Iraq is buckling under violence and anarchy which occupying forces are unable to control. The Iraqi Governing Council, considered by most – even by pro-invasion Iraqis – to be a puppet government, is unwilling to criticise America and incapable of convincing Iraqis of its autonomy as the planned handover of sovereignty – no matter how cosmetic – approaches. The assassination of Council leader Ezzedine Salim shows that the US can’t even guarantee its own allies’ security.

Erratic behaviour by occupying forces, after the obvious poor planning for the post-invasion period, only adds to the confusion. After a year of de-Ba’athification, Ambassador Paul Bremer, head of the Coalition Provisional Authority, suddenly allowed the recruitment of Ba’athists and the reintegration of army officers, indicating to Iraqis that America doesn’t quite know what to do.

Bush’s mismanagement of the Abu Ghraib episode promises to keep the resentment burning for years to come, especially as US government reactions seem to be completely geared towards internal damage control, with little apparent concern over how Iraqis and Arabs are viewing events.

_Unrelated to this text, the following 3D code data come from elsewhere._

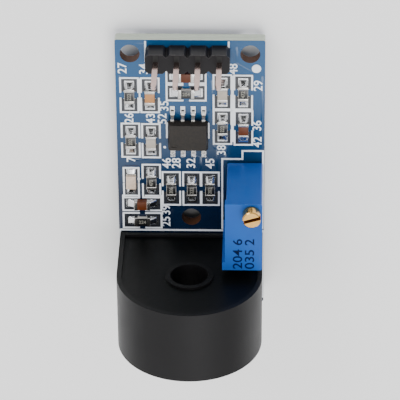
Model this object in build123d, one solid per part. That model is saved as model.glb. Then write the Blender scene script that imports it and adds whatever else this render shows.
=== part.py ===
from build123d import *
import os
from math import atan2, degrees, pi

os.makedirs("parts", exist_ok=True)

# A small alternating-current sensor module: a circuit board that carries a potted ring
# transformer, an amplifier, a multi-turn trimmer, a pin header and chip parts.
# Millimetres. X runs across the board, Y towards the header end, Z out of the component
# side. The origin is under the middle of the board, at the ends of the soldered tails.

# Board
board_thickness = 1.6
board_corner_radius = 0.25
side_margin = 0.15
rear_margin = 0.8
tail_drop = 1.4
corner_hole_radius = 1.2
corner_hole_inset_x = 1.8
corner_hole_inset_y = 1.88
middle_hole_radius = 1.2
middle_hole_gap = 1.0

# Transformer
transformer_depth = 9.6
transformer_face_row = 27.2
conductor_hole_radius = 2.3
case_straight_height = 0.9
case_wall = 0.6
case_rear_wall = 0.8
potting_recess = 0.3
case_foot_height = 0.3
case_foot_size = 0.9
core_radial_depth = 2.4
core_depth = 4.6
winding_build = 0.5
winding_corner = 0.3
winding_clearance = 0.5
resin_cover = 1.5
transformer_pin_radius = 0.35
transformer_pin_inset_x = 2.6
transformer_pin_inset_y = 2.2
transformer_pin_root = 1.3

# Header
header_pitch = 2.54
header_count = 4
header_row = 1.97
header_column = 8.8
header_block_depth = 2.54
header_block_height = 2.54
header_notch = 0.4
header_pin_width = 0.64
header_pin_rise = 5.9
header_pin_point = 0.5
header_pin_tip = 0.34

# Amplifier in an eight-lead package
amplifier_column = 8.75
amplifier_row = 12.7
amplifier_length = 4.9
amplifier_width = 3.9
amplifier_height = 1.45
amplifier_standoff = 0.15
amplifier_top_inset = 0.22
lead_pitch = 1.27
lead_width = 0.41
lead_thickness = 0.2
lead_span = 6.0
lead_foot = 0.65
lead_exit_height = 0.75
leads_per_side = 4
dimple_radius = 0.35
dimple_depth = 0.08
dimple_inset_x = 0.72
dimple_inset_y = 0.94

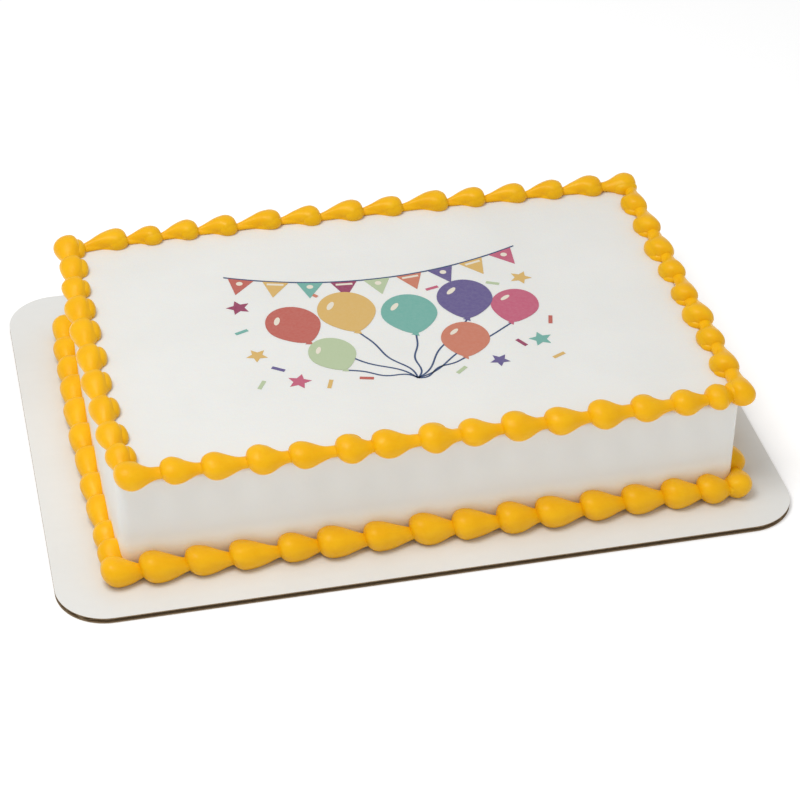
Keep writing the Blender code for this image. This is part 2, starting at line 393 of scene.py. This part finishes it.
def garland(picture, tints):
    """A sagging string of pennants, with a stripe and a dot on them by turns."""
    thread(picture, GARLAND_LEFT, GARLAND_RIGHT, 3, sag=GARLAND_SAG)
    length = (GARLAND_RIGHT - GARLAND_LEFT).length
    for step, tint in enumerate(tints):
        share = (step + 0.5) / len(tints)
        height = GARLAND_SAG * 4 * share * (share - 1)
        at = GARLAND_LEFT.lerp(GARLAND_RIGHT, share) + Vector((0.0, height))
        slope = math.atan2(GARLAND_SAG * 4 * (2 * share - 1), length)
        drop = Vector((math.sin(slope), -math.cos(slope))) * PENNANT_DROP
        turn = math.degrees(slope)
        verts = disc(picture, PENNANT_RADIUS, 3)
        for vert in verts:
            vert.co.x *= PENNANT_SHAPE[0]
            vert.co.y *= PENNANT_SHAPE[1]
        ink(picture, verts, at + drop, turn + 180, tint, 2)
        if step % 2:
            bar(picture, PENNANT_STRIPE, at + drop * STRIPE_AT, turn, PALE, 3)
        else:
            dot = disc(picture, PENNANT_DOT, 16)
            ink(picture, dot, at + drop * DOT_AT, turn, PALE, 3)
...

To re-establish a semblance of trust with Arabs and Iraqis, whose cooperation is a prerequisite for resolving the turmoil, the US must start addressing the legitimate concerns of the people of the region, and delivering on the promises it has made – both in Iraq and Palestine. Internationalising the reconstruction of Iraq, imposing international law on all countries in breach of UN Security Council resolutions, and returning Iraq to its citizens intact are the first steps America needs to take. Especially if it intends to win its self-styled battle of hearts and minds.